Bäng!, das hatte gesessen, denn der Trupp machte sich hastig daran, die Aufschrift auf dem Transparent zu verbessern. Zusätzlich warf man mir wegen meiner Klugscheißerei noch ein paar patzige Kommentare zu.
„Und damit du es weißt: Du bist ein Mörder! Und alle, die da drin sitzen auch!“
So eine Anfeindung konnte ich natürlich nicht auf mir sitzen lassen.
„Und was macht ihr? Zieht Euch irgendwelche synthetischen Klamotten an, die in tausend Jahren noch nicht verrottet sind, fresst nur chemisch gedüngtes Zeug. Und außer dem, wisst ihr überhaupt, wie vielen Hasen, Rehen und Wildschweinen während der Ernte die Beine abgesäbelt und die Bäuche aufgeschlitzt werden, nur damit ihr euer Müsli futtern könnt?“
Zur Strafe wurde ich heftigst kunstlederbiogelatscht und musste in den Imbiss flüchten. Eine harmlose Demonstration war dabei in eine Straßenschlacht auszuarten. Zurück im Imbiss erwartete mich tosender Applaus. Ali schnitt genüsslich am Dönerspieß rum und spendierte eine Runde für alle.

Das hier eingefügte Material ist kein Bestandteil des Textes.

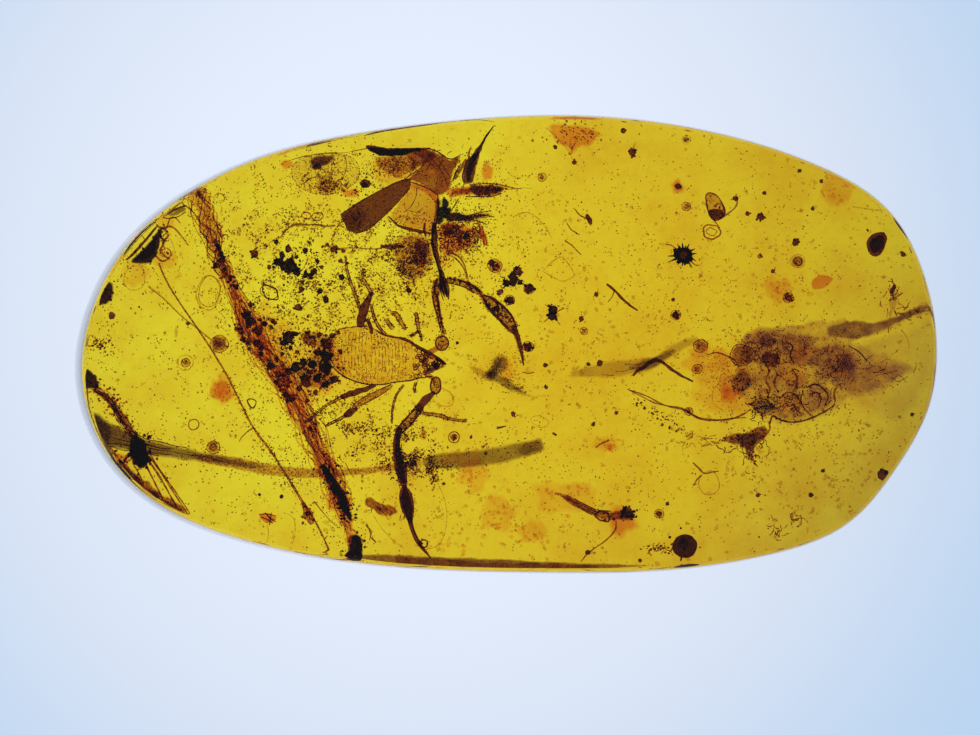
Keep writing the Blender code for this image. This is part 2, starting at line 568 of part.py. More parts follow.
def inclusions():
    """Every inclusion: node name, its shapes, its material, and its pockets where they are plainer."""
    chitin = material("chitin", (0.10, 0.035, 0.008), 0.4)
    brown = material("plant_brown", (0.22, 0.07, 0.012), 0.6)
    black = material("black_grain", (0.015, 0.009, 0.007), 0.5)
    pale = material("pale_tissue", (0.50, 0.32, 0.07), 0.5)
    rows = [
        ("pseudoscorpion", animal_shapes(), chitin, animal_pockets()),
        ("fibrous_strand", strand_shapes(), brown, strand_pockets()),
        ("rootlet", rootlet_shapes(), brown),
        ("short_rootlet", [Tube([(-7.30, -2.36, 0.0, 0.03), (-7.02, -2.80, 0.0, 0.03),
                                 (-6.68, -3.34, 0.0, 0.02)], 6, 5)], brown),
        ("dark_stem", [Tube([(-8.18, -1.74, -0.9, 0.19), (-7.95, -1.84, -0.9, 0.22),
                             (-7.51, -2.12, -0.9, 0.22), (-6.08, -2.30, -0.9, 0.15),
                             (-4.98, -2.53, -0.9, 0.11), (-3.61, -2.61, -0.9, 0.09),
                             (-2.16, -2.51, -0.9, 0.10), (-1.33, -2.41, -0.9, 0.12),
                             (-0.50, -2.32, -0.9, 0.13), (0.23, -2.16, -0.9, 0.13),
                             (0.95, -2.01, -0.9, 0.09)], 16, 6, 0.7)], brown),
        ("rim_stem", [Tube([(-2.75, -4.30, -0.35, 0.07), (-1.33, -4.45, -0.35, 0.13),
                            (0.10, -4.54, -0.35, 0.11), (1.60, -4.57, -0.35, 0.07),
                            (3.10, -4.50, -0.35, 0.03)], 10, 6, 0.7)], brown),
        ("pale_stem", [Tube([(0.95, -0.72, -0.9, 0.10), (1.45, -0.60, -0.9, 0.15),
                             (2.68, -0.31, -0.9, 0.17), (3.80, -0.04, -0.9, 0.15),
                             (5.60, 0.08, -0.9, 0.13), (6.86, 0.17, -0.9, 0.18),
                             (7.80, 0.32, -0.9, 0.20), (8.40, 0.62, -0.9, 0.12)], 12, 6, 0.7)], brown),
        ("bark_sheet", [Plate([(-2.02, 4.02), (-1.30, 3.96), (-0.95, 3.78), (-0.98, 3.36),
                               (-1.36, 3.20), (-1.44, 2.42), (-1.85, 2.50), (-2.34, 2.70),
                               (-2.02, 3.28), (-1.98, 3.62)], 0.0, 0.06)], brown, cluster_pocket()),
        ("dark_bar", [Tube([(-2.86, 4.06, 0, 0.06), (-2.62, 4.02, 0, 0.10), (-2.34, 3.96, 0, 0.09),
                            (-2.10, 3.95, 0, 0.05)], 5, 6, 0.7)], black),
        ("leaf_flap", [Plate([(-3.36, 2.74), (-3.42, 2.60), (-3.30, 2.42), (-3.06, 2.42), (-2.45, 2.86),
                              (-1.92, 3.26), (-1.90, 3.42), (-2.16, 3.40), (-2.80, 3.02)], 0.14, 0.06)],
         brown, []),
        ("leaf_wedge", [Plate([(-0.88, 3.80), (-0.72, 3.28), (-0.60, 3.26), (-0.52, 3.80), (-0.34, 4.20),
                               (-0.24, 4.42), (-0.44, 4.16), (-0.66, 3.90)], 0.14, 0.07)], brown, []),
        ("leaf_blade", [Plate([(-1.26, 3.10), (-0.60, 3.04), (-0.12, 3.06), (0.20, 3.15), (-0.16, 3.26),
                               (-0.60, 3.30), (-1.20, 3.22)], -0.12, 0.06)], brown, []),
        ("dark_chip", [Plate([(-1.36, 2.38), (-1.18, 2.40), (-1.14, 2.60), (-1.16, 2.94), (-1.34, 2.98)],
                             0.02, 0.12)], black, []),
        ("dark_blade", [Plate([(-1.08, 2.50), (-0.58, 2.52), (-0.34, 2.64), (-0.60, 2.70),
                               (-1.08, 2.70)], 0.02, 0.08)], black, []),
        ("moss_clump", [Lump((-0.92, 2.12, 0), (0.38, 0.32, 0.16), rough=0.35, seed=6),
                        Tube([(-0.76, 2.30, 0, 0.07), (-0.48, 2.08, 0, 0.05)], 3, 6)], brown, []),
        ("stalk", [Tube([(-1.50, 2.30, 0.0, 0.05), (-1.42, 1.98, -0.05, 0.06), (-1.34, 1.62, -0.18, 0.05),
                         (-1.24, 1.16, -0.26, 0.03)], 6, 5)], brown, []),
        ("membrane_sac", [Lump((-3.74, 3.46, 0), (0.62, 0.38, 0.12), turn=4, rough=0.12, seed=7)], pale),
        ("debris_mass", [Lump((5.35, -0.62, 0), (0.62, 0.58, 0.26), rough=0.4, seed=8),
                         Lump((6.15, -0.55, 0.02), (0.72, 0.62, 0.24), rough=0.4, seed=9),
                         Lump((5.62, -1.10, 0), (0.50, 0.42, 0.22), rough=0.4, seed=10),
                         Lump((6.98, -0.46, 0), (0.38, 0.28, 0.2), rough=0.2, seed=16)], brown,
         debris_pocket()),
        ("debris_lump", [Lump((4.98, -2.02, 0), (0.36, 0.26, 0.2), turn=-20, rough=0.35, seed=14)], black),
        ("deep_chip", [Lump((-0.08, -0.66, -0.75), (0.34, 0.16, 0.08), turn=-30, rough=0.35, seed=15)],
         brown),
        ("end_flake_1", [Plate([(-7.74, 1.68), (-7.34, 1.72), (-7.02, 2.28), (-7.02, 2.40),
                                (-7.30, 2.24)], 0.0, 0.08)], black),
        ("end_flake_2", [Plate([(-6.92, 2.50), (-6.62, 2.66), (-6.58, 2.78), (-6.72, 2.76)],
                               0.0, 0.06)], black),
        ("end_flake_3", [Plate([(-8.18, 0.72), (-7.98, 0.78), (-8.02, 1.06), (-8.22, 1.02)],
                               0.0, 0.08)], black),
        ("end_flake_4", [Plate([(-8.50, -0.62), (-8.26, -0.92), (-8.14, -0.82), (-8.34, -0.56)],
                               0.0, 0.08)], black),
        ("edge_bark", [Lump((-7.54, -2.06, 0), (0.20, 0.28, 0.12), turn=15, rough=0.2, seed=17),
                       Tube([(-7.64, -2.12, 0, 0.12), (-7.52, -2.46, 0, 0.11),
                             (-7.08, -2.98, 0, 0.06)], 6, 6, 0.7)], black),
        ("black_ball", [Lump((3.73, -4.06, 0), (0.27, 0.27, 0.27), rough=0.05, seed=18)], black),
        ("dark_oval", [Lump((7.62, 2.00, 0), (0.19, 0.25, 0.18), turn=-15, rough=0.08, seed=19)], black),
        ("spiky_grain", spiky_shapes(), black, spiky_pocket()),
        ("seed_shell", [Lump((4.38, 2.80, 0), (0.17, 0.21, 0.12), turn=20, rough=0.15, seed=20)], brown),
        ("black_bean", [Lump((1.02, 0.64, 0), (0.11, 0.16, 0.1), turn=-10, rough=0.1, seed=21)], black),
        ("ant_grain", [Lump((0.20, 1.38, 0), (0.13, 0.10, 0.08), turn=30, rough=0.1, seed=22, detail=1),
                       Lump((0.12, 1.26, 0), (0.13, 0.09, 0.07), turn=60, rough=0.1, seed=23, detail=1),
                       Lump((0.26, 1.25, 0), (0.12, 0.06, 0.05), turn=-20, rough=0.1, seed=24, detail=1)],
         black, [Lump((0.19, 1.31, 0), (0.21, 0.18, 0.1))]),
        ("red_chip", [Tube([(1.04, -3.05, 0, 0.05), (1.40, -3.20, 0, 0.09), (1.78, -3.34, 0, 0.11),
                            (2.20, -3.44, 0, 0.10), (2.53, -3.55, 0, 0.15), (2.74, -3.65, 0, 0.07)],
                           10, 6, 0.7)], brown),
        ("grain_clump", [Lump((-3.99, -0.28, 0), (0.26, 0.30, 0.16), rough=0.3, seed=25),
                         Lump((-4.16, -0.64, 0), (0.24, 0.24, 0.14), rough=0.3, seed=26),
                         Lump((-4.20, 0.00, 0), (0.25, 0.19, 0.13), rough=0.3, seed=27)], black,
         clump_pocket()),
        ("grain_group", [Lump((-4.40, 1.52, 0), (0.17, 0.15, 0.12), rough=0.2, seed=28, detail=1),
                         Lump((-4.19, 1.50, 0), (0.16, 0.09, 0.08), rough=0.2, seed=29, detail=1),
                         Lump((-3.98, 1.49, 0), (0.17, 0.13, 0.11), rough=0.2, seed=30, detail=1)], black,
         [Lump((-4.19, 1.50, 0), (0.42, 0.18, 0.13))]),
    ]
    return rows


def build():
    clear_scene()
    amber = material("amber", (0.86, 0.55, 0.04), 0.06, transmission=1.0, ior=1.54)
    rows = inclusions()
    pockets = []
    for name, shapes, finish, *plainer in rows:
        inclusion(name, shapes, finish)
        pockets += plainer[0] if plainer else shapes
    amber_half("amber_lower", PLANE - PARTING_GAP / 2, HEIGHT + 1.0, pockets, amber)
    amber_half("amber_upper", -1.0, PLANE + PARTING_GAP / 2, pockets, amber)


build()
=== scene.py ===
"""The looks of the pseudoscorpion in amber: clear resin over a pale lit table, with the animal,
plant scraps, flakes, grains, threads and stains sealed in it.

Sizes here are in millimetres and become metres as each mesh is made. Places in the amber are read
off the photograph's frame by at(); a rise is a height above the level at which the inclusions lie.
"""
import math
import random

import bmesh
import bpy
import numpy as np
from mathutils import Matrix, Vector, noise
from mathutils.geometry import delaunay_2d_cdt


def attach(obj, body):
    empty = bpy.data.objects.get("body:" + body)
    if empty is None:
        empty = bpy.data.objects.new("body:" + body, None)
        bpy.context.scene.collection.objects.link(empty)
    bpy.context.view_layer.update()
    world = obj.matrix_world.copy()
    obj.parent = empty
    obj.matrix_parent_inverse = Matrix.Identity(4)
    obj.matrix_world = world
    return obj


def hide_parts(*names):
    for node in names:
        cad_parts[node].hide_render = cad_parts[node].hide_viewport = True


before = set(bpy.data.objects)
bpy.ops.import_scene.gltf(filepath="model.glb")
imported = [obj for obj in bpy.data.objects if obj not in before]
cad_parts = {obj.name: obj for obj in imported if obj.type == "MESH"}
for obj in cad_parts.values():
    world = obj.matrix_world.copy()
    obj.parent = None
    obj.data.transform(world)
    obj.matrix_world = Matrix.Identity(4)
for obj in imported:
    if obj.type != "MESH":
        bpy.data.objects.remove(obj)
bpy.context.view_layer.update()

MM = 0.001
SCALE = 48.22  # pixels of the photograph to a millimetre
FRAME = (980, 735)  # width and height of the photograph in pixels
MIDDLE = (504.0, 344.0)  # where the amber's middle lies in the photograph
PLANE = 2.1  # the level of the inclusions
SKIN = 0.06  # the least amber beside an inclusion
COVER = 0.05  # the least amber beside a loose grain
STROKE_COVER = 0.12  # the least amber beside a scribbled stroke
NUDGES = 12  # how often a place that lies too near the edge is moved in
OVERSHOOT = 0.005  # how much further than needed each of these moves goes
STEPS_PER_KNOT = 20
CLOSED_STEPS_PER_KNOT = 40
OUTLINE_STEPS_PER_KNOT = 30
NEARLY_ROUND = 6.28  # where a ring of points ends, in radians


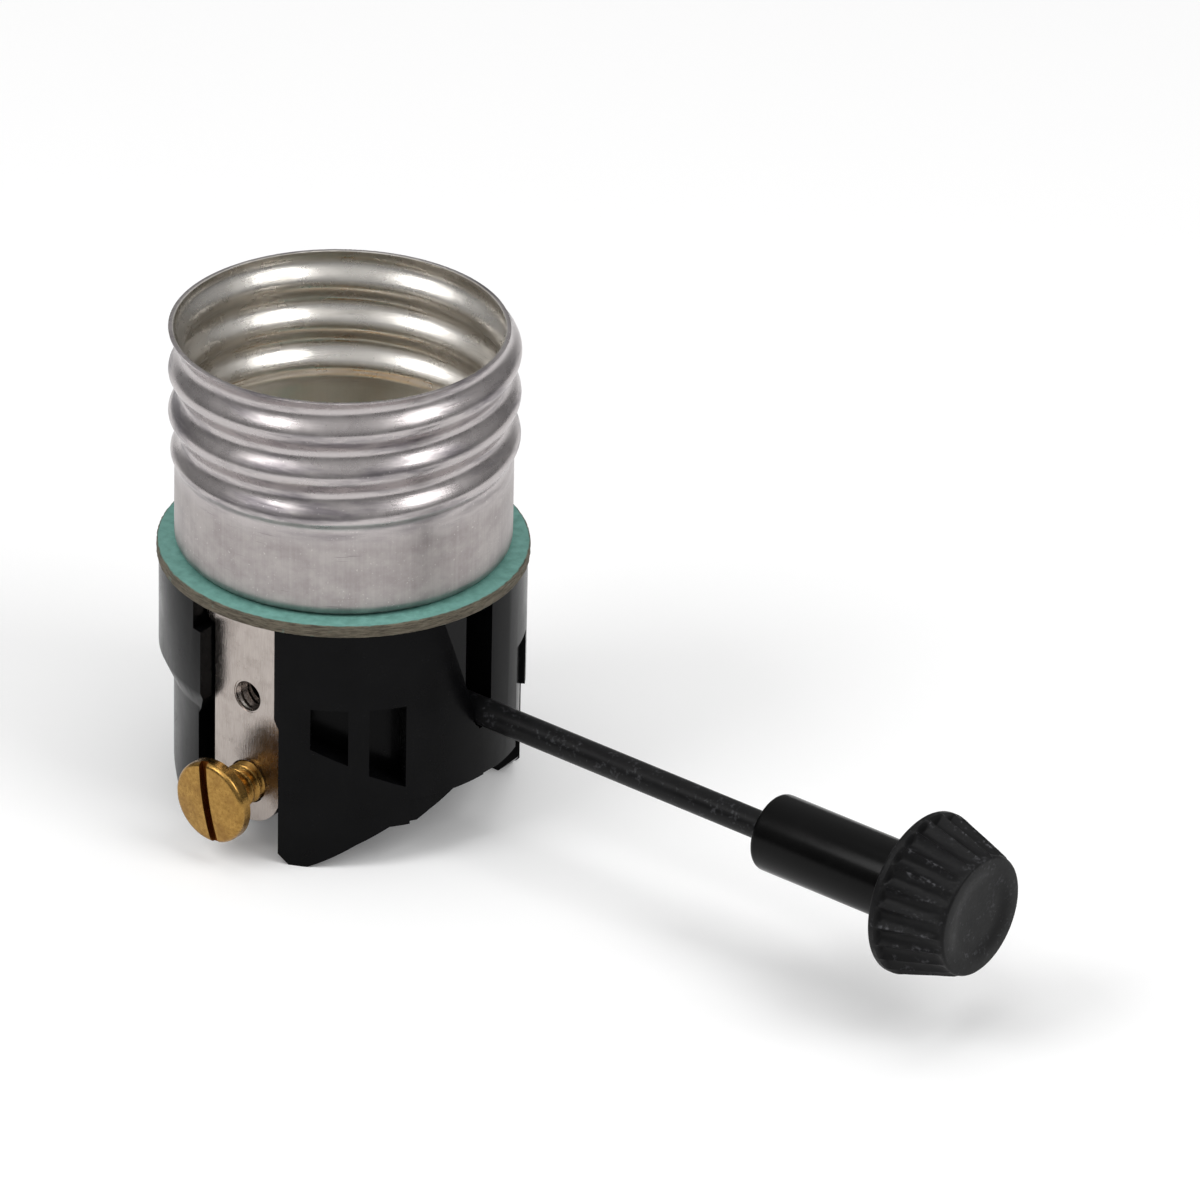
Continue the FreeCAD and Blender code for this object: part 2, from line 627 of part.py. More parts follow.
def cut_terminal_channels(body):
    """A channel for each strap, wider beside the screw, with reliefs behind the strap."""
    bottom = "-leg_depth - 1"
    reach = "housing_radius + 1"
    for name, sign in (("line", "1"), ("shell", "-1")):
        outwards = sign == "1"

        def cut(what, draw, floor):
            sketch = new_sketch(body, f"{name}_{what}_outline", "XZ_Plane", f"{sign} * {floor}")
            draw(sketch)
            pocket(body, f"{name}_{what}", sketch, reach, along=outwards)

        cut("channel", lambda s: outline(s, [
            ("channel_left", "0"),
            ("channel_left", bottom),
            ("channel_right + 3 * leg_corner", bottom),
            ("channel_right + 1.3 * leg_corner", "-leg_depth"),
            ("channel_right + 0.3 * leg_corner", "-leg_depth + leg_corner"),
            ("channel_right", "-flare_depth"),
            ("channel_right", "0"),
        ]), "strap_back")
        cut("flare", lambda s: outline(s, [
            ("channel_left", "-flare_depth"),
            ("channel_left - flare_width", "-flare_depth - 1.6 * flare_width"),
            ("channel_left - flare_width", bottom),
            ("channel_right", bottom),
            ("channel_right", "-flare_depth"),
        ]), "flare_floor")
        cut("screw_relief", lambda s: box_outline(
            s, "terminal_offset - screw_radius - rivet_clearance * 4", bottom,
            "terminal_offset + screw_radius + rivet_clearance * 4", "-screw_depth + screw_radius"),
            "screw_relief")
        cut("spare_relief", lambda s: circle(
            s, "terminal_offset", "-spare_hole_depth", "spare_hole_radius + rivet_clearance * 4"),
            "(strap_back - spare_hole_radius)")

    seats = new_sketch(body, "tab_seats_outline", "XY_Plane", "-disc_thickness")
    reliefs = new_sketch(body, "flange_reliefs_outline", "XY_Plane", "-disc_thickness")
    for side in ("", "-"):
        box_outline(seats, "channel_left", f"{side}cavity_half_width * 0.99", "channel_right",
                    f"{side}strap_face")
        box_outline(reliefs, "terminal_offset - rivet_head_radius - relief_clearance",
                    f"{side}cavity_half_width * 0.98",
                    "terminal_offset + rivet_head_radius + relief_clearance",
                    f"{side}(spring_reach + relief_clearance)")
    pocket(body, "tab_seats", seats, "strap_thickness")
    pocket(body, "flange_reliefs", reliefs,
           "strap_thickness + spring_thickness + rivet_head_height + relief_clearance")
    ears = new_sketch(body, "ear_seat_outline", "XY_Plane", "-disc_thickness")
    box_outline(ears, "channel_left - ear_width", "-housing_radius - 1", "channel_left",
                "-strap_back")
    box_outline(ears, "channel_right", "strap_back", "channel_right + ear_width",
                "housing_radius + 1")
    pocket(body, "ear_seats", ears, "ear_depth - disc_thickness + strap_side_gap")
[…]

Draußen auf der Strasse entbrannten heftige Diskussionen. Der Veganertrupp schien sich irgendwie uneins zu sein, jedenfalls schuppten sich einige der Tierliebhaber ständig hin und her und warfen sich böse blicke und unflätige Worte zu. Einer der Truppe fing an, seine Klamotten auszuziehen und sich die Wäscheetiketten zu betrachten und legte dann ein Kleidungsstück nach dem anderen auf einen Haufen. Seine Unterhose behielt er an, denn die war offensichtlich nicht aus irgendwelchem umweltschädlichen Synthetikmaterial sondern aus reinster Baumwolle gemacht. Nach einer Weile taten es die anderen ihm gleich. Ein komischer Anblick.
Als die grammatisch verbesserten Protestrufe der halbnackten Tierfreunde lauter wurden, überkam Ali dann doch die Wut und er bewaffnete sich mit einem leeren Dönerspieß. Er sprang auf die Straße und rief den Veganern irgendwelche Fluchworte auf türkisch zu. Die Gäste applaudierten. Alis Kollege Mahmoud kramte noch mehr leere Dönerspieße aus dem Lager hervor, verteilte sie an die Gäste und forderte uns auf, Ali Gesellschaft zu leisten. Ali freute sich über die Unterstützung und stimmte einen Sprechchor an. Ich weiß nicht, was wir da brüllten, es klang aber sehr martialisch. Zusätzlich schlugen wir mit den Spießen gegen die Bordsteinkante und fabrizierten eine Lärm, wie man ihn einst bei den legendären Schlachten der Osmanischen Armee nicht lauter hätte hören können.
Völlig unbeeindruckt von unseren Schlachtgesängen wurden die Veganer immer heftiger in ihren Gesten. Irgendwann wurde es dann doch langweilig und wir gingen wieder in den Imbiss zurück. Unsere Ignoranz stachelte die Gegenseite natürlich noch mehr an. Mittlerweile hatte sich ein schöner Pulk von Schaulustigen auf der Strasse vor dem Lokal versammelt. Gespannt warteten die Passanten darauf, was wohl als nächstes passieren könnte. Die Veganer schrieen sich die Seele aus dem Leib, aber niemand im Imbiss reagierte noch auf bloße verbale Provokationen. Schließlich griffen sie zu drastischeren Methoden und fingen an, die Hundescheiße auf der Strasse aufzusammeln und gegen die Scheibe der Dönerbude zu werfen. Das war zuviel! Wir entschieden, dass der Mob eine Abreibung verdient hatte, wollten aber niemanden ernsthaft verletzen. Also blieben die Dönerspieße stehen. Stattdessen opferte Ali mehrere Eimer feinster Knoblauchsoße, abgefüllt in kleinen Tütchen. Wir stellten uns wieder auf der Strasse auf und fingen an, die Fleischfeinde zu bombardieren. Einer von ihnen reagierte sehr heftig auf die Knoblauchsoße und entledigte sich seines absolut tierproduktfreien Frühstücks. Zwei andere waren von diesem Vorgang so was von angeekelt, dass sie es ihm gleich taten. Die feindliche Armee wich zurück und floh schließlich in die Seitenstrassen. Ein grandioser Sieg!
Wieder zurück im Dönerimbiss spendierte Ali einige Flaschen Raki und hielt eine flammende Rede auf die deutsch-türkisch Freundschaft. Wir prosteten uns zu und versackten bis tief nach Mitternacht im Imbiss.
Es lebe die Deutsch-Türkische Freundschaft!!!